TASK INSTRUCTIONS ▸ Gather all lines in the records below that include the word "model".

DATA SECTION ▸
+---+

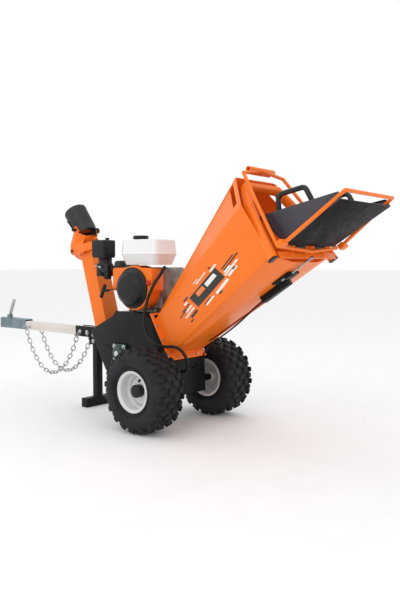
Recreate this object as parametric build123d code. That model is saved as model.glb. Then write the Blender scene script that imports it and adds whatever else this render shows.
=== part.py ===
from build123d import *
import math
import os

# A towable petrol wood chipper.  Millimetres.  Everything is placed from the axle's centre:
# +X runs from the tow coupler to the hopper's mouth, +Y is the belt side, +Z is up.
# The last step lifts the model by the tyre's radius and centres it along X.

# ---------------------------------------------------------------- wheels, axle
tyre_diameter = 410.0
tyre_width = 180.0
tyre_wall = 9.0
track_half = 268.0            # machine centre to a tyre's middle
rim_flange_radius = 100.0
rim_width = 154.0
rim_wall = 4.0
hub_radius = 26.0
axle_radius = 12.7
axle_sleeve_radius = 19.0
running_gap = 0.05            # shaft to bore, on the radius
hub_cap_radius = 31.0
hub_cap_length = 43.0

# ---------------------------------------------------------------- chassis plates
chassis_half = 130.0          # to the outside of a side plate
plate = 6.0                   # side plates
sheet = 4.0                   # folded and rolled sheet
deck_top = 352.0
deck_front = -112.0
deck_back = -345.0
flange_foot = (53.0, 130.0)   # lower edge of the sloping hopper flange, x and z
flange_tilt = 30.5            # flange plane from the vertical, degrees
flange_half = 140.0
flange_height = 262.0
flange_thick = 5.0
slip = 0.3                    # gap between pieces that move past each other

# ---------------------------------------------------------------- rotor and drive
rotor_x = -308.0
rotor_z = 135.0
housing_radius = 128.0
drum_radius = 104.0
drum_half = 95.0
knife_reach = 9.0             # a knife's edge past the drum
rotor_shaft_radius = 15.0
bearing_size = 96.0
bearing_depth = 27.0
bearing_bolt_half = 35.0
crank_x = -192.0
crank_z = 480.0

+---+

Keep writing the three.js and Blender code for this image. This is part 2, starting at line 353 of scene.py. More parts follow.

+---+

ANSWER TO THIS PROBLEM ▸
Recreate this object as parametric build123d code. That model is saved as model.glb. Then write the Blender scene script that imports it and adds whatever else this render shows.
# The last step lifts the model by the tyre's radius and centres it along X.